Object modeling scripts
********
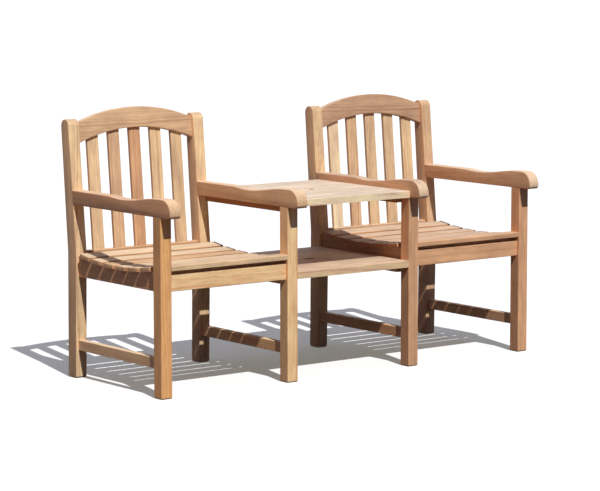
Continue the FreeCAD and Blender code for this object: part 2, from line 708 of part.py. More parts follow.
def new_back_body(label, chair):
    """A body that stands in the plane of the back, at the top of the rear rail."""
    place = (f"{chair} * {CHAIR_PLACE}", f"{FRONT_PLACE} + {post_front(REAR_RAIL_TOP)}", REAR_RAIL_TOP)
    return new_body(label, place, "back_angle")


def back_slat(label, chair, middle):
    """Back slat, housed in the rear rail and the crown rail."""
    body = new_back_body(label, chair)
    front_view = rectangle(
        f"{middle} - back_slat_width / 2", f"{middle} + back_slat_width / 2",
        "-back_slat_housing", slat_top(middle),
    )
    pad(body, "stock", "XZ_Plane", front_view, BACK_SLAT_FRONT, "back_slat_thickness")
    dress(body, "Chamfer", "eased_edges", "back_slat_ease", upright)


def seat_slat(label, chair, number):
    """Seat slat: drawn flat about the middle of its underside, then laid across the dish."""
    share = number / (SEAT_SLATS - 1)
    middle = f"({FIRST_SLAT_PLACE} + {share} * ({LAST_SLAT_PLACE} - {FIRST_SLAT_PLACE}))"
    tilt = f"asin(({middle} - seat_dish_place) / seat_dish_radius)"
    place = f"(seat_dish_place + {SLAT_SEAT_RADIUS} * sin({tilt}))"
    height = f"({DISH_CENTRE_HEIGHT} - {SLAT_SEAT_RADIUS} * cos({tilt}))"
    body = new_body(label, (f"{chair} * {CHAIR_PLACE}", f"{FRONT_PLACE} + {place}", height), f"-{tilt}")
    outline = rectangle("-seat_slat_width / 2", "seat_slat_width / 2", "0", "seat_slat_thickness")
    pad_both_ways(body, "stock", "YZ_Plane", outline, "chair_width")
    top = value("seat_slat_thickness") - TINY
    dress(body, "Fillet", "rounded_edges", "slat_round", lambda box: box.ZMin > top)


def chair_pieces(name, chair):
    """Every piece of one chair."""
    for side, end in ((chair, "outer"), (-chair, "inner")):
        front_leg(f"{name}_{end}_front_leg", chair, side)
        rear_post(f"{name}_{end}_rear_post", chair, side)
        arm(f"{name}_{end}_arm", chair, side)
        side_rail(f"{name}_{end}_side_rail", chair, side)
        stretcher(f"{name}_{end}_stretcher", chair, side)
    front_apron(f"{name}_front_apron", chair)
    front_batten(f"{name}_front_batten", chair)
    rear_rail(f"{name}_rear_rail", chair)
    crown_rail(f"{name}_crown_rail", chair)
    for number, middle in enumerate(slat_middles(), start=1):
        back_slat(f"{name}_back_slat_{number}", chair, middle)
    front_slat(f"{name}_front_seat_slat", chair)
    for number in range(SEAT_SLATS):
        seat_slat(f"{name}_seat_slat_{number + 1}", chair, number)


# Table top, shelf and their cleats. "side" is -1 at the left chair and 1 at the right chair.

def board(label, front, rear, low, thickness):
    """Table top or shelf, with the parasol hole, which is in the middle of the table top."""
    body = new_body(label, ("0", FRONT_PLACE, "0"))
    outline = rectangle("-table_width / 2", "table_width / 2", front, rear)
    pad(body, "stock", "XY_Plane", outline, low, thickness)
    top = value(f"{low} + {thickness}") - TINY
    dress(body, "Fillet", "rounded_edges", "board_round", lambda box: box.ZMin > top)
    centre = ("0", "(chair_depth + table_rear_lap - table_overhang) / 2")
    start = f"{low} - cut_reach"
    drill(body, "parasol_hole", centre, "parasol_radius", start, f"2 * cut_reach + {thickness}")


def cleat(label, side, top, hold):
    """Flat cleat under a chair and under the table top or shelf, that holds a width of the chair."""
    body = new_body(label, ("0", FRONT_PLACE, "0"))
    outline = rectangle(
        "leg_depth + cleat_gap", "chair_depth - cleat_rear_gap", f"{top} - cleat_thickness", top
    )
    outer = f"(table_width / 2 + {hold})"
    start, length = outwards(side, f"{outer} - cleat_width", outer)
    pad(body, "stock", "YZ_Plane", outline, start, length)
    dress(body, "Chamfer", "eased_edges", "edge_ease", lengthwise)


chair_pieces("left_chair", -1)
chair_pieces("right_chair", 1)
board("table_top", "-table_overhang", "chair_depth + table_rear_lap", "arm_height", "table_thickness")
board("shelf", "0", "chair_depth + shelf_rear_lap", "rail_height", "shelf_thickness")
for name, side in (("left", -1), ("right", 1)):
    cleat(f"{name}_table_cleat", side, "arm_height", "cleat_width / 2")
    cleat(f"{name}_shelf_cleat", side, "rail_height", "side_rail_setback + side_rail_thickness")

doc.recompute()
bodies = [item for item in doc.Objects if item.TypeId == "PartDesign::Body"]
for item in doc.Objects:
    if {"Invalid", "Error"} & set(item.State):
        raise ValueError(f"{item.Label} failed: {item.State}")
os.makedirs("parts", exist_ok=True)
for piece in bodies:
    if piece.Shape.isNull() or not piece.Shape.isValid():
        raise ValueError(f"{piece.Label} has no valid shape")
    piece.Shape.exportStep(f"parts/{piece.Label}.step")
print(len(bodies), "pieces")
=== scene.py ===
# %% [markdown]
# # A companion seat bench in teak
#
# Two slatted armchairs share a table top at arm height and a shelf at seat height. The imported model
# brings every board at its real size. This lesson gives each board its grain, makes the curved boards
# again with smooth faces, and sets the camera, the sun and the floor.

# %% The frame
import math
import random

import bpy
import numpy as np
from mathutils import Matrix, Vector


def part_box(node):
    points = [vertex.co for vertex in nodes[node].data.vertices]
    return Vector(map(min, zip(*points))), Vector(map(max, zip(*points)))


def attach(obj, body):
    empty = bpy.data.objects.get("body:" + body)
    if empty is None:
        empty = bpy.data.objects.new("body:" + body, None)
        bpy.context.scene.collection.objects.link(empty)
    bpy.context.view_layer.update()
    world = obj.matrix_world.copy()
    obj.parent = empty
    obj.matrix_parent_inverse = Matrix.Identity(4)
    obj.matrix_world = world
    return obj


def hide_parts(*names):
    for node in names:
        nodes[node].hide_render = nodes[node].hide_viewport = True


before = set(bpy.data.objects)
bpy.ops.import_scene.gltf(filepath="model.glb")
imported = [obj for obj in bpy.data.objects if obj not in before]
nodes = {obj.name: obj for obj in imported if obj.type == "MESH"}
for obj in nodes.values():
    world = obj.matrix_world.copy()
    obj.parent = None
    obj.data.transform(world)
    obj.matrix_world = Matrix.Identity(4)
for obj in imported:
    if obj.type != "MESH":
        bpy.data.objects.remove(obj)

MM = 0.001
scene = bpy.context.scene
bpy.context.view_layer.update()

# %% [markdown]
# ## Camera
#
# The bench is seen from its left and from a little above the arms, through a long lens. The lens and
# the place were worked out from the straight edges of the bench, which leaves nothing to tune by eye.
# The camera's three axes come from a turn to the left, a tilt down and a slight roll, and they are the
# columns of its matrix. Its place is counted from a point between the inner front legs.

# %% Camera
IMAGE_WIDTH = 600
FOCAL_PIXELS = 2570.8
SENSOR_WIDTH = 36
TURN, TILT, ROLL = np.radians([37.43, 7.08, -0.07])
AIM = Vector((-199.8, -268.0, 400.0)) * MM
DISTANCE = 8658.4 * MM
LEFT_OF_AIM = 26.64 * MM
ABOVE_AIM = 60 * MM

forward = Vector((math.sin(TURN) * math.cos(TILT), math.cos(TURN) * math.cos(TILT), -math.sin(TILT)))
level = Vector((math.cos(TURN), -math.sin(TURN), 0))
above = level.cross(forward)
right = math.cos(ROLL) * level + math.sin(ROLL) * above
up = math.cos(ROLL) * above - math.sin(ROLL) * level

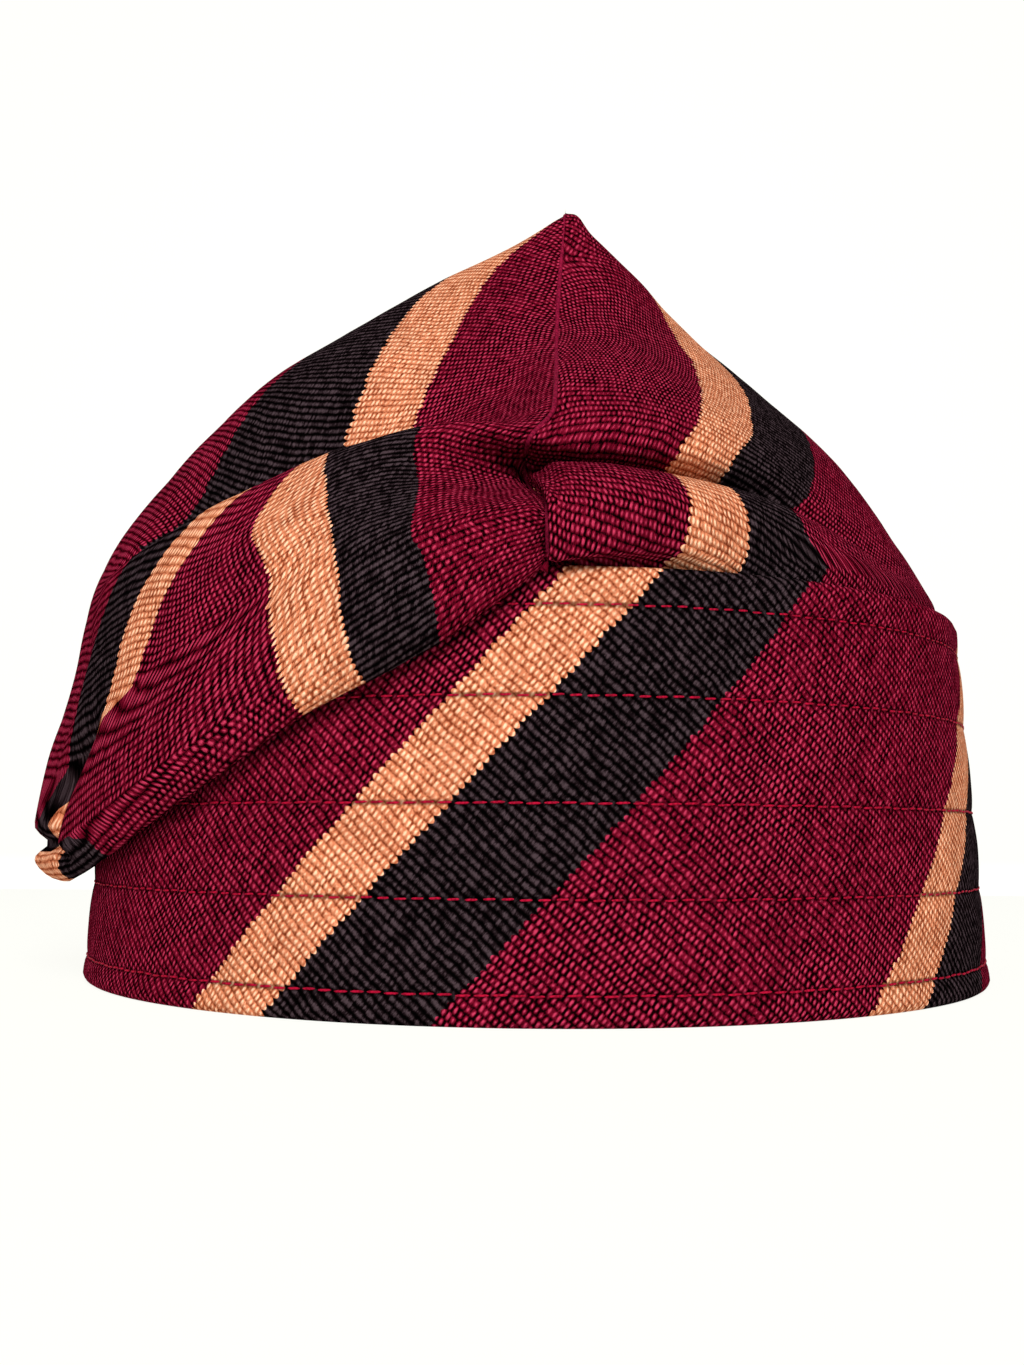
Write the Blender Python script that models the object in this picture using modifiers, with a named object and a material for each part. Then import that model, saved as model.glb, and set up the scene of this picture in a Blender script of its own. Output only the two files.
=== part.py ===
********
EXERCISE INSTRUCTIONS
Within the listing above, locate the line containing "doc.recompute()" and the line containing "points = [vertex.co". Reproduce those two lines and all lines between them exactly, with nothing added.

THE REPLY
doc.recompute()
bodies = [item for item in doc.Objects if item.TypeId == "PartDesign::Body"]
for item in doc.Objects:
    if {"Invalid", "Error"} & set(item.State):
        raise ValueError(f"{item.Label} failed: {item.State}")
os.makedirs("parts", exist_ok=True)
for piece in bodies:
    if piece.Shape.isNull() or not piece.Shape.isValid():
        raise ValueError(f"{piece.Label} has no valid shape")
    piece.Shape.exportStep(f"parts/{piece.Label}.step")
print(len(bodies), "pieces")
=== scene.py ===
# %% [markdown]
# # A companion seat bench in teak
#
# Two slatted armchairs share a table top at arm height and a shelf at seat height. The imported model
# brings every board at its real size. This lesson gives each board its grain, makes the curved boards
# again with smooth faces, and sets the camera, the sun and the floor.

# %% The frame
import math
import random

import bpy
import numpy as np
from mathutils import Matrix, Vector


def part_box(node):
    points = [vertex.co for vertex in nodes[node].data.vertices]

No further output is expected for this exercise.